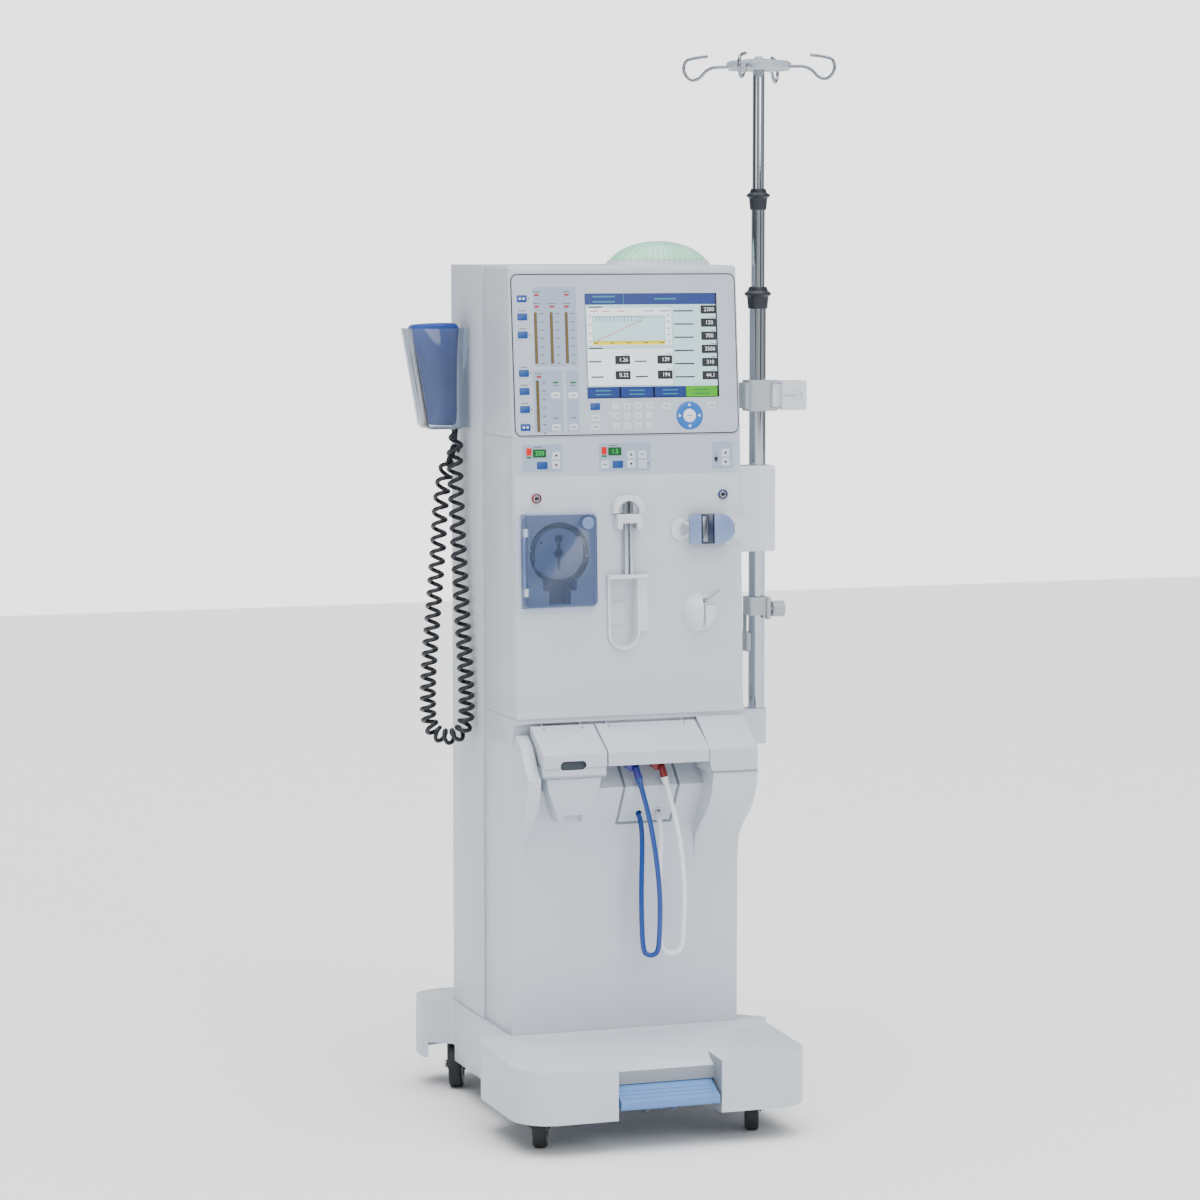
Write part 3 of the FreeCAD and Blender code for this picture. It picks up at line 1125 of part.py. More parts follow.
def hook_head():
    hub = turned([(0, HUB_Z - HUB_HALF), (HUB_R - 4, HUB_Z - HUB_HALF), (HUB_R, HUB_Z - HUB_HALF + 4),
                  (HUB_R, HUB_Z + 3), (HUB_R - 6, HUB_Z + 6), (12, HUB_Z + HUB_HALF), (0, HUB_Z + HUB_HALF)],
                 at_pole(0))
    nut = turned([(0, HUB_Z + HUB_HALF), (7, HUB_Z + HUB_HALF), (5, HUB_Z + HUB_HALF + 4),
                  (0, HUB_Z + HUB_HALF + 4)], at_pole(0))
    hub = hub.fuse(nut)
    hooks = []
    for quarter in range(4):
        a = math.radians(-90 - HOOK_TURN + 90 * quarter)
        route = [V(POLE_X + r * math.cos(a), POLE_Y + r * math.sin(a), z) for r, z in hook_profile()]
        hook = bent_rod(route, HOOK_WIRE_R)[0]
        hub = hub.cut(rod(HOOK_WIRE_R, route[0], route[1]))
        hooks.append(hook)
    return Part.makeCompound([hub.removeSplitter()] + hooks)


def pole_bore(low, high, grow):
    return rod(LOWER_TUBE_R + grow, at_pole(low - 1), at_pole(high + 1))


def pole_bracket():
    low, high = BRACKET
    block = box(COLUMN_HALF + SEAT_GAP, BRACKET_RIGHT, POLE_Y - 24, POLE_Y + 20, low, high)
    block = rounded(block, 6, Z_AXIS, lambda p: p.x > 200)
    block = rounded(block, 4, Y_AXIS, lambda p: p.x > 200)
    pocket = box(COLUMN_HALF + 6, BRACKET_RIGHT - 5, POLE_Y - 1, POLE_Y + 21, low + 5, high - 5)
    return block.cut(pocket).cut(pole_bore(low, high, RUNNING_GAP))


def holder_body():
    """Clamp on the pole that carries the dialyser arm: a rear jaw and a front shell."""
    low, high = HOLDER
    shell = box(POLE_X - 21, POLE_X + 16, POLE_Y - 20, POLE_Y + 17, low - 1, high + 1)
    shell = rounded(shell, 7, Z_AXIS)
    jaw = rounded(box(POLE_X - 27, POLE_X - 14, POLE_Y - 16, POLE_Y + 14, low + 3, high - 3), 4, Z_AXIS)
    ears = [box(POLE_X + 10, POLE_X + 29, POLE_Y - 14, POLE_Y - 2, z, z + 5) for z in (low - 1, high - 4)]
    body = fuse(shell, jaw, ears[0], ears[1])
    body = body.cut(pole_bore(low, high, RUNNING_GAP))
    pin_x, pin_y = POLE_X + 24, POLE_Y - 8
    return body.fuse(rod(2, V(pin_x, pin_y, low - 1), V(pin_x, pin_y, high + 1)))


def holder_arm():
    low, high = HOLDER
    pin_x, pin_y = POLE_X + 24, POLE_Y - 8
    barrel = rod(5, V(pin_x, pin_y, low + 4.5), V(pin_x, pin_y, high - 4.5))
    link = box(pin_x, pin_x + 14, pin_y - 4, pin_y + 4, low + 6, high - 6)
    block = rounded(box(pin_x + 10, POLE_X + 75, pin_y - 12, pin_y + 12, low, high), 4, Y_AXIS)
    dent = rod(9, V(POLE_X + 59, pin_y - 13, (low + high) / 2), V(POLE_X + 59, pin_y - 9, (low + high) / 2))
    bore = rod(2 + RUNNING_GAP, V(pin_x, pin_y, low), V(pin_x, pin_y, high))
    return fuse(barrel, link, block).cut(dent).cut(bore)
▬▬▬
▸ **What you have to do**: Write out the whole listing exactly.

▸ **The result**:
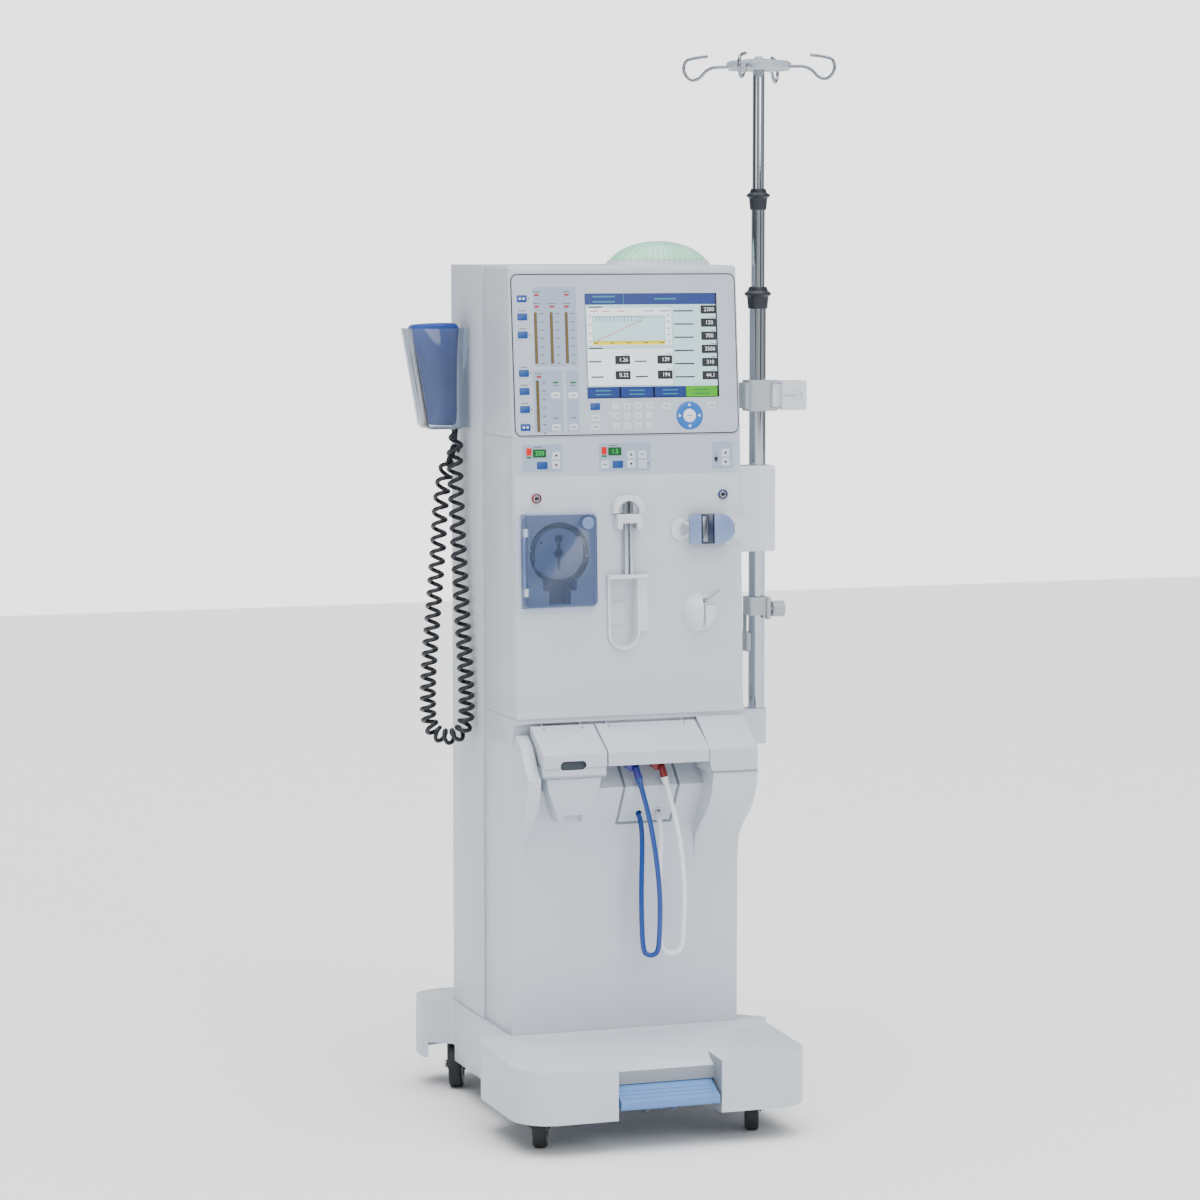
Write part 3 of the FreeCAD and Blender code for this picture. It picks up at line 1125 of part.py. More parts follow.
def hook_head():
    hub = turned([(0, HUB_Z - HUB_HALF), (HUB_R - 4, HUB_Z - HUB_HALF), (HUB_R, HUB_Z - HUB_HALF + 4),
                  (HUB_R, HUB_Z + 3), (HUB_R - 6, HUB_Z + 6), (12, HUB_Z + HUB_HALF), (0, HUB_Z + HUB_HALF)],
                 at_pole(0))
    nut = turned([(0, HUB_Z + HUB_HALF), (7, HUB_Z + HUB_HALF), (5, HUB_Z + HUB_HALF + 4),
                  (0, HUB_Z + HUB_HALF + 4)], at_pole(0))
    hub = hub.fuse(nut)
    hooks = []
    for quarter in range(4):
        a = math.radians(-90 - HOOK_TURN + 90 * quarter)
        route = [V(POLE_X + r * math.cos(a), POLE_Y + r * math.sin(a), z) for r, z in hook_profile()]
        hook = bent_rod(route, HOOK_WIRE_R)[0]
        hub = hub.cut(rod(HOOK_WIRE_R, route[0], route[1]))
        hooks.append(hook)
    return Part.makeCompound([hub.removeSplitter()] + hooks)


def pole_bore(low, high, grow):
    return rod(LOWER_TUBE_R + grow, at_pole(low - 1), at_pole(high + 1))


def pole_bracket():
    low, high = BRACKET
    block = box(COLUMN_HALF + SEAT_GAP, BRACKET_RIGHT, POLE_Y - 24, POLE_Y + 20, low, high)
    block = rounded(block, 6, Z_AXIS, lambda p: p.x > 200)
    block = rounded(block, 4, Y_AXIS, lambda p: p.x > 200)
    pocket = box(COLUMN_HALF + 6, BRACKET_RIGHT - 5, POLE_Y - 1, POLE_Y + 21, low + 5, high - 5)
    return block.cut(pocket).cut(pole_bore(low, high, RUNNING_GAP))


def holder_body():
    """Clamp on the pole that carries the dialyser arm: a rear jaw and a front shell."""
    low, high = HOLDER
    shell = box(POLE_X - 21, POLE_X + 16, POLE_Y - 20, POLE_Y + 17, low - 1, high + 1)
    shell = rounded(shell, 7, Z_AXIS)
    jaw = rounded(box(POLE_X - 27, POLE_X - 14, POLE_Y - 16, POLE_Y + 14, low + 3, high - 3), 4, Z_AXIS)
    ears = [box(POLE_X + 10, POLE_X + 29, POLE_Y - 14, POLE_Y - 2, z, z + 5) for z in (low - 1, high - 4)]
    body = fuse(shell, jaw, ears[0], ears[1])
    body = body.cut(pole_bore(low, high, RUNNING_GAP))
    pin_x, pin_y = POLE_X + 24, POLE_Y - 8
    return body.fuse(rod(2, V(pin_x, pin_y, low - 1), V(pin_x, pin_y, high + 1)))


def holder_arm():
    low, high = HOLDER
    pin_x, pin_y = POLE_X + 24, POLE_Y - 8
    barrel = rod(5, V(pin_x, pin_y, low + 4.5), V(pin_x, pin_y, high - 4.5))
    link = box(pin_x, pin_x + 14, pin_y - 4, pin_y + 4, low + 6, high - 6)
    block = rounded(box(pin_x + 10, POLE_X + 75, pin_y - 12, pin_y + 12, low, high), 4, Y_AXIS)
    dent = rod(9, V(POLE_X + 59, pin_y - 13, (low + high) / 2), V(POLE_X + 59, pin_y - 9, (low + high) / 2))
    bore = rod(2 + RUNNING_GAP, V(pin_x, pin_y, low), V(pin_x, pin_y, high))
    return fuse(barrel, link, block).cut(dent).cut(bore)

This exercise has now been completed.